This dissertation traces the history and development of algorithms in musical composition from ca. 1957 to 1993 and attempts to clarify related terminology from the contexts of computer science, information science, and music theory and composition.
The first of three sections begins with an extensive definition of the term algorithm. Because this term is relatively new to musical vocabulary, the definition appearing in this dissertation will include both musical and non-musical applications.
Historically and currently, there are three major approaches to algorithmic composition with computers: 1) algorithms for sound synthesis; 2) algorithms for compositional structure; and 3) algorithms for the correlation of sound synthesis with structure. Consideration will be given to the latter two approaches, algorithms for the generation of the micro- and macrostructural elements of musical composition.
Several different processes exist under the umbrella of algorithmic composition. Included in the body of this dissertation are detailed explanations and descriptions of specific software and hardware from the following processes: stochastic, chaotic, rule-based, grammars, and artificial intelligence.
Second, an historical survey of musical compositions and related written literature covering musical and non-musical resources organized into three chapters: 1957-1972, 1973-1982, and 1983-1993. These compositions and written resources have had significant impact on determining how subsequent composers made use of computers for composition.
In the third section an annotated study of the algorithmic compositions from ca. 1957-1993 will be presented. Special emphasis has been placed on information garnered from personal correspondence and interviews.
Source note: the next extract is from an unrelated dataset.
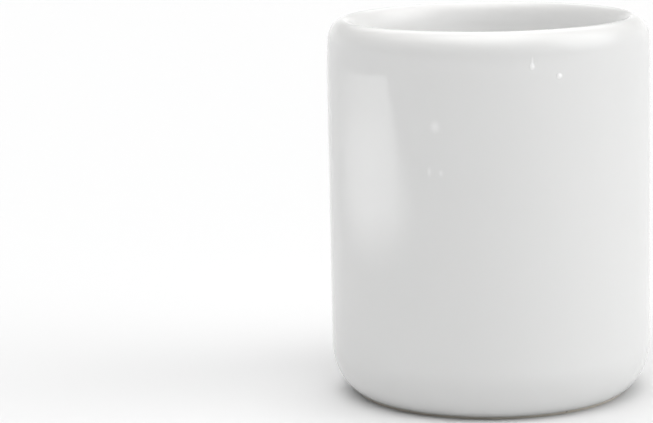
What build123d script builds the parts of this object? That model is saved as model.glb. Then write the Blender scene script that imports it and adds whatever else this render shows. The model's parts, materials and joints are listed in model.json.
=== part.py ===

Five appendices are devoted to relevant cross-disciplinary information from the fields of computer science, information science, and music theory and composition; included are: 1) a list of terms; 2) an alphabetical listing of algorithmic compositions; 3) a discography; 4) a bibliography of relevant information from the disciplines discussed; and 5) a list of algorithmic computer systems, languages, and programs covered in this research. There is significant overlap in the use of computer algorithms by the scientific and the musical communities, therefore, the inclusion of definitions and terminology is necessary for a deeper understanding of the musical applications.